Competitor flow — the mint/burn feed shows when other LPs are adding or removing positions in real time. A cluster of burns is LPs pulling their quotes, often in anticipation of a volatile period. Re-mints at a new range is LPs repositioning. For a traditional MM, this is equivalent to watching the book depth change — knowing when other quote providers are leaving or entering changes your own positioning decision.
Cross-venue spread — the consolidated depth view shows the best bid and offer across all four AMM venues simultaneously. When the best bid on one venue exceeds the best ask on another, the gap appears highlighted. For a market maker monitoring relative value across venues, this is the real-time spread between markets — the same view a multi-venue equity MM tracks across lit exchanges.
The core difference
The honest caveat: the automation cuts both ways.
In traditional market making, you can pull quotes instantly, skew aggressively in one direction, or shut down a side entirely when you have a strong directional view. The AMM provides no equivalent. While your LP position is active, you quote both sides, continuously, at whatever price the formula produces.
You can remove the position (burn it). You can choose a range that’s entirely above or below the current price (a range order — effectively a limit order that earns fees if price reaches it). But you can’t quote just one side of an active range.

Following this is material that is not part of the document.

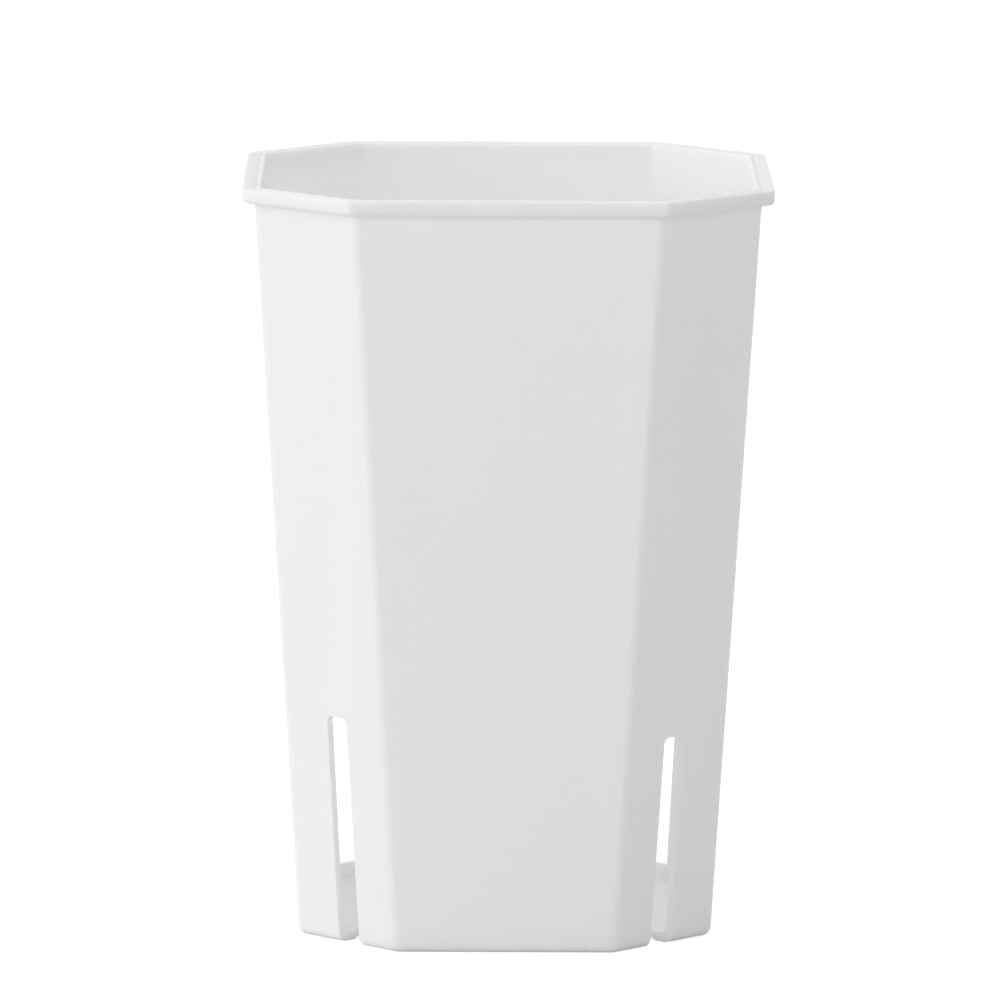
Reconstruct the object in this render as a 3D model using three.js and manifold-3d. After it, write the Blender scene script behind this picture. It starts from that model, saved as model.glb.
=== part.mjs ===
// A deep, square plant pot with cut corners, moulded in one piece of white plastic.
// Its walls taper, and its rim turns out to an upright band, whose top slopes down inwards to a
// fine lip. A tall drainage slot stands in each cut corner and runs on into the floor.
// Millimetres, +Z up. The pot stands on the plane z = 0, with the origin under its middle.

import * as THREE from 'three';
import { mergeVertices } from 'three/addons/utils/BufferGeometryUtils.js';
import Module from 'manifold-3d';

// Overall size. Widths are measured across the flat sides.
const HEIGHT = 144;
const RIM_WIDTH = 100;
const BASE_WIDTH = 78.4;

// Cut corners: the length cut from each side of the square, and how round the edges are.
const TOP_CORNER_CUT = 18.8;
const BASE_CORNER_CUT = 18.4;
const CORNER_RADIUS = 2.8;
const LEAST_CORNER_RADIUS = 0.6;

// Wall, floor and the foot that the pot stands on.
const WALL = 1.3;
const FLOOR = 1.3;
const FLOOR_RADIUS = 1.6;
const BASE_RADIUS = 1.6;
const FOOT_WIDTH = 4;
const FOOT_HEIGHT = 0.6;
const FOOT_SLOPE = 0.5;

// Rim band. Its outer edge is the pot's highest line. From there its top slopes down inwards by
// the dish, and the wall's own edge stands above the slope's foot as a fine lip.
const RIM_OVERHANG = 2.2;
const RIM_HEIGHT = 2.9;
const RIM_LOWER_RADIUS = 1;
const RIM_UPPER_RADIUS = 0.35;
const RIM_DISH = 0.3;
const UNDER_RIM_RADIUS = 0.4;
const LIP_WIDTH = 0.8;
const LIP_HEIGHT = 0.15;
const LIP_RADIUS = 0.3;

// Drainage slots. The slots of the left pair are the taller ones, and each slot stands a little
// towards the front of its corner's middle. Below, each one runs inwards as a slit in the floor.
const TALL_SLOT_HEIGHT = 44;
const SHORT_SLOT_HEIGHT = 40.5;
const SLOT_TOP_WIDTH = 5.1;
const SLOT_BASE_WIDTH = 5.5;
const SLOT_TOP_RADIUS = 1.3;
const SLOT_FORWARD = 0.8;
const SLIT_LENGTH = 9;

// Gate mark: a shallow round dimple under the floor, with the stub of the sprue inside it.
const DIMPLE_RADIUS = 4;
const DIMPLE_DEPTH = 0.4;
const STUB_RADIUS = 0.9;
const STUB_HEIGHT = 0.3;

// Smoothness: steps in each rounded corner, each bend of the profile and each round cut.
const CORNER_STEPS = 5;
const BEND_STEPS = 4;
const ROUND_STEPS = 24;

// How far a cutting shape reaches past the face that it cuts.
const PAST = 2;

const SIDES = 8;
const SIDE_TURN = (2 * Math.PI) / SIDES;
const CUT_PER_OFFSET = 2 - Math.SQRT2;

const rimUnder = HEIGHT - RIM_HEIGHT;
const lipFoot = HEIGHT - RIM_DISH;
const lipTop = lipFoot + LIP_HEIGHT;
const floorTop = FOOT_HEIGHT + FLOOR;
const lipOuter = LIP_WIDTH - WALL;

const wasm = await Module();
wasm.setup();

/** The outer wall's half-width and corner cut at a height, grown outwards by an offset. */
function wallSize(height, offset) {
  const rise = height / HEIGHT;
  const half = THREE.MathUtils.lerp(BASE_WIDTH / 2, RIM_WIDTH / 2 - RIM_OVERHANG, rise);
  const cut = THREE.MathUtils.lerp(BASE_CORNER_CUT, TOP_CORNER_CUT, rise);
  return { half: half + offset, cut: cut + offset * CUT_PER_OFFSET };
}

/** How far the outer face of a cut corner stands from the pot's axis. */
function cornerDistance(height) {
  const { half, cut } = wallSize(height, 0);
  return (2 * half - cut) / Math.SQRT2;
}

/** A ring of points round the pot: a square with cut corners, its eight edges rounded. */
function ring({ z, offset, follow = z }) {
  const { half, cut } = wallSize(follow, offset);
  const flat = half - cut;
  const radius = Math.max(CORNER_RADIUS + Math.min(offset, 0), LEAST_CORNER_RADIUS);
  const centreReach = radius / Math.cos(SIDE_TURN / 2);
  const points = [];
  for (let corner = 0; corner < SIDES; corner += 1) {
    const isFirst = corner % 2 === 0;
    const quarterTurn = Math.floor(corner / 2) * (Math.PI / 2);
    const tip = new THREE.Vector2(isFirst ? half : flat, isFirst ? flat : half);
    tip.rotateAround(new THREE.Vector2(), quarterTurn);
    const middleTurn = (corner + 0.5) * SIDE_TURN;
    const centreX = tip.x - centreReach * Math.cos(middleTurn);
    const centreY = tip.y - centreReach * Math.sin(middleTurn);
    for (let step = 0; step <= CORNER_STEPS; step += 1) {
      const turn = (corner + step / CORNER_STEPS) * SIDE_TURN;
      const x = centreX + radius * Math.cos(turn);
      const y = centreY + radius * Math.sin(turn);
      points.push(new THREE.Vector3(x, y, z));
    }
  }
  return points;
}

/** Stations of the profile along a round bend about a centre, between two angles in degrees. */
function bend(offset, z, radius, fromAngle, toAngle, follow) {
  const stations = [];
  for (let step = 0; step <= BEND_STEPS; step += 1) {
    const degrees = THREE.MathUtils.lerp(fromAngle, toAngle, step / BEND_STEPS);
    const angle = THREE.MathUtils.degToRad(degrees);
    stations.push({
      offset: offset + radius * Math.cos(angle),
      z: z + radius * Math.sin(angle),
      follow,
    });
  }
  return stations;
}

/** The pot's profile, from the middle of its underside out, up, over the rim and down inside. */
function profile() {
  const rimLower = Math.min(RIM_LOWER_RADIUS, RIM_HEIGHT / 2);
  const rimUpper = Math.min(RIM_UPPER_RADIUS, RIM_HEIGHT / 2);
  const lipInner = Math.min(LIP_RADIUS, LIP_WIDTH / 2);
  const lipRound = Math.min(lipInner, LIP_HEIGHT);
  const slope = Math.atan2(RIM_DISH, RIM_OVERHANG - rimUpper - lipOuter);
  const slopeTurn = 90 + THREE.MathUtils.radToDeg(slope);
  return [
    { offset: -FOOT_WIDTH - FOOT_SLOPE, z: FOOT_HEIGHT, follow: 0 },
    { offset: -FOOT_WIDTH, z: 0, follow: 0 },
    ...bend(-BASE_RADIUS, BASE_RADIUS, BASE_RADIUS, -90, 0),
    ...bend(UNDER_RIM_RADIUS, rimUnder - UNDER_RIM_RADIUS, UNDER_RIM_RADIUS, 180, 90),
    ...bend(RIM_OVERHANG - rimLower, rimUnder + rimLower, rimLower, -90, 0, HEIGHT),
    ...bend(RIM_OVERHANG - rimUpper, HEIGHT - rimUpper, rimUpper, 0, slopeTurn, HEIGHT),
    { offset: lipOuter, z: lipFoot, follow: HEIGHT },
    ...bend(lipOuter - lipRound, lipTop - lipRound, lipRound, 0, 90, HEIGHT),
    ...bend(lipInner - WALL, lipTop - lipInner, lipInner, 90, 180, HEIGHT),
    ...bend(-WALL - FLOOR_RADIUS, floorTop + FLOOR_RADIUS, FLOOR_RADIUS, 0, -90),
  ];
}

/** A closed skin through the rings, with both ends drawn to a point on the axis. */
function loft(rings) {
  const count = rings[0].length;
  const points = rings.flat();
  const firstMiddle = points.push(new THREE.Vector3(0, 0, rings[0][0].z)) - 1;
  const lastMiddle = points.push(new THREE.Vector3(0, 0, rings.at(-1)[0].z)) - 1;
  const lastRing = (rings.length - 1) * count;
  const faces = [];
  for (let i = 0; i < count; i += 1) {
    const next = (i + 1) % count;
    faces.push(firstMiddle, next, i);
    faces.push(lastMiddle, lastRing + i, lastRing + next);
    for (let row = 0; row < lastRing; row += count) {
      faces.push(row + i, row + next, row + count + next);
      faces.push(row + i, row + count + next, row + count + i);
    }
  }
  const geometry = new THREE.BufferGeometry().setFromPoints(points);
  geometry.setIndex(faces);
  return geometry;
}

/** The solid inside a closed geometry. */
function solid(geometry) {
  const bare = geometry.clone();
  bare.deleteAttribute('normal');
  bare.deleteAttribute('uv');
  const merged = mergeVertices(bare, 1e-5);
  return new wasm.Manifold(new wasm.Mesh({
    numProp: 3,
    vertProperties: new Float32Array(merged.attributes.position.array),
    triVerts: new Uint32Array(merged.index.array),
  }));
}

/** A geometry for the outside of a solid. */
function skin(manifold) {
  const mesh = manifold.getMesh();
  const geometry = new THREE.BufferGeometry();
  geometry.setAttribute('position', new THREE.BufferAttribute(mesh.vertProperties, 3));
  geometry.setIndex(new THREE.BufferAttribute(mesh.triVerts, 1));
  geometry.computeVertexNormals();
  return geometry;
}

/** A slot's mouth as seen square to its corner: drawn in at the top, with rounded top corners. */
function slotMouth(height) {
  const baseHalf = SLOT_BASE_WIDTH / 2;
  const topHalf = SLOT_TOP_WIDTH / 2;
  const radius = Math.min(SLOT_TOP_RADIUS, topHalf);
  const mouth = new THREE.Shape();
  mouth.moveTo(-baseHalf, -PAST);
  mouth.lineTo(baseHalf, -PAST);
  mouth.lineTo(baseHalf, 0);
  mouth.lineTo(topHalf, height - radius);
  mouth.absarc(topHalf - radius, height - radius, radius, 0, Math.PI / 2);
  mouth.absarc(radius - topHalf, height - radius, radius, Math.PI / 2, Math.PI);
  mouth.lineTo(-baseHalf, 0);
  mouth.closePath();
  return mouth;
}

/** The shape that cuts one slot: a straight cut through the wall, with a round end in the floor. */
function slotCut(corner) {
  const turn = Math.atan2(corner.y, corner.x);
  const outwards = new THREE.Vector3(Math.cos(turn), Math.sin(turn), 0);
  const up = new THREE.Vector3(0, 0, 1);
  const across = new THREE.Vector3().crossVectors(up, outwards);
  const aside = -Math.sign(across.y) * SLOT_FORWARD;
  const endDistance = cornerDistance(0) - SLIT_LENGTH + SLOT_BASE_WIDTH / 2;
  const reach = cornerDistance(corner.slotHeight) + PAST - endDistance;

  const throughWall = new THREE.ExtrudeGeometry(slotMouth(corner.slotHeight), {
    depth: reach,
    bevelEnabled: false,
    curveSegments: BEND_STEPS,
  });
  throughWall.applyMatrix4(new THREE.Matrix4().makeBasis(across, up, outwards));

  const endHeight = floorTop + FLOOR_RADIUS + PAST;
  const roundEnd = new THREE.CylinderGeometry(
    SLOT_BASE_WIDTH / 2,
    SLOT_BASE_WIDTH / 2,
    endHeight,
    ROUND_STEPS,
  );
  roundEnd.rotateX(Math.PI / 2);
  roundEnd.rotateZ(turn);
  roundEnd.translate(0, 0, endHeight / 2 - PAST);

  const place = outwards.clone().multiplyScalar(endDistance).addScaledVector(across, aside);
  throughWall.translate(place.x, place.y, place.z);
  roundEnd.translate(place.x, place.y, place.z);
  return solid(throughWall).add(solid(roundEnd));
}

/** The shallow dimple cut into the underside round the gate. */
function gateDimple() {
  const depth = DIMPLE_DEPTH + PAST;
  const dimple = new THREE.CylinderGeometry(DIMPLE_RADIUS, DIMPLE_RADIUS, depth, ROUND_STEPS);
  dimple.rotateX(Math.PI / 2);
  dimple.translate(0, 0, FOOT_HEIGHT + DIMPLE_DEPTH - depth / 2);
  return solid(dimple);
}

/** The sprue's stub, hanging from the dimple's roof and rooted in the floor above it. */
function gateStub() {
  const root = FLOOR / 4;
  const length = STUB_HEIGHT + root;
  const stub = new THREE.CylinderGeometry(STUB_RADIUS, STUB_RADIUS * 0.8, length, ROUND_STEPS);
  stub.rotateX(Math.PI / 2);
  stub.translate(0, 0, FOOT_HEIGHT + DIMPLE_DEPTH + root - length / 2);
  return solid(stub);
}

/** The whole pot: the lofted shell, cut by its four slots and marked under its floor. */
function potSolid() {
  const corners = [
    { x: -1, y: -1, slotHeight: TALL_SLOT_HEIGHT },
    { x: 1, y: -1, slotHeight: SHORT_SLOT_HEIGHT },
    { x: 1, y: 1, slotHeight: SHORT_SLOT_HEIGHT },
    { x: -1, y: 1, slotHeight: TALL_SLOT_HEIGHT },
  ];
  let pot = solid(loft(profile().map(ring)));
  for (const corner of corners) {
    pot = pot.subtract(slotCut(corner));
  }
  return pot.subtract(gateDimple()).add(gateStub());
}

const whitePlastic = new THREE.MeshStandardMaterial({
  name: 'white_plastic',
  color: 0xe6e5e7,
  roughness: 0.45,
  metalness: 0,
});

const pot = new THREE.Mesh(skin(potSolid()), whitePlastic);
pot.name = 'pot';

const plantPot = new THREE.Group();
plantPot.name = 'plant_pot';
plantPot.add(pot);

export default plantPot;
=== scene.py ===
import math

import bpy
from mathutils import Matrix, Vector


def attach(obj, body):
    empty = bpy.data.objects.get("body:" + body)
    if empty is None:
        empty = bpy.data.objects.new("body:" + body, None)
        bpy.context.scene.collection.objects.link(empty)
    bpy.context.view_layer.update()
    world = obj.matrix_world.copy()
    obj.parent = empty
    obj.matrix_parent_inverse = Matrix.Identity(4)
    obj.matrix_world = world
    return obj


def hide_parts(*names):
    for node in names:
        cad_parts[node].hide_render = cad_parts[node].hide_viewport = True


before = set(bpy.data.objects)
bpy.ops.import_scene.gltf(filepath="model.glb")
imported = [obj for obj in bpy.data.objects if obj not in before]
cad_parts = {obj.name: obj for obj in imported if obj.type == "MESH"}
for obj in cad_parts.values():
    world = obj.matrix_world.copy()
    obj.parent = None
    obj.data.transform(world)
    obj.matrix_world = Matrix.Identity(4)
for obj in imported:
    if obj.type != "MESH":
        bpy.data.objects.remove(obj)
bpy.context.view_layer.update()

MM = 0.001
FRAME_PIXELS = 1000

# Camera, fitted to the photograph's edges: a long lens, a little above the rim.
CAMERA_FOCAL_PIXELS = 9906.2
CAMERA_SENSOR = 36
CAMERA_DISTANCE = 1.896424
CAMERA_ELEVATION = 0.149334
CAMERA_ROLL = 0.00475
CAMERA_YAW = -0.00517
CAMERA_TARGET = (-1.1505 * MM, 0, 80.628 * MM)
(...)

This means LP market making is inherently long gamma in quiet markets (fees accumulate when price oscillates within range) and short gamma in trending markets (adverse selection crystallizes as price trends through the range). Traditional MMs can adjust their gamma exposure dynamically. LP positions cannot, without removing and re-deploying capital.
Understanding that distinction — and knowing when market conditions favor the LP mechanism versus when they don’t — is the real edge in applying a market making background to LP strategy.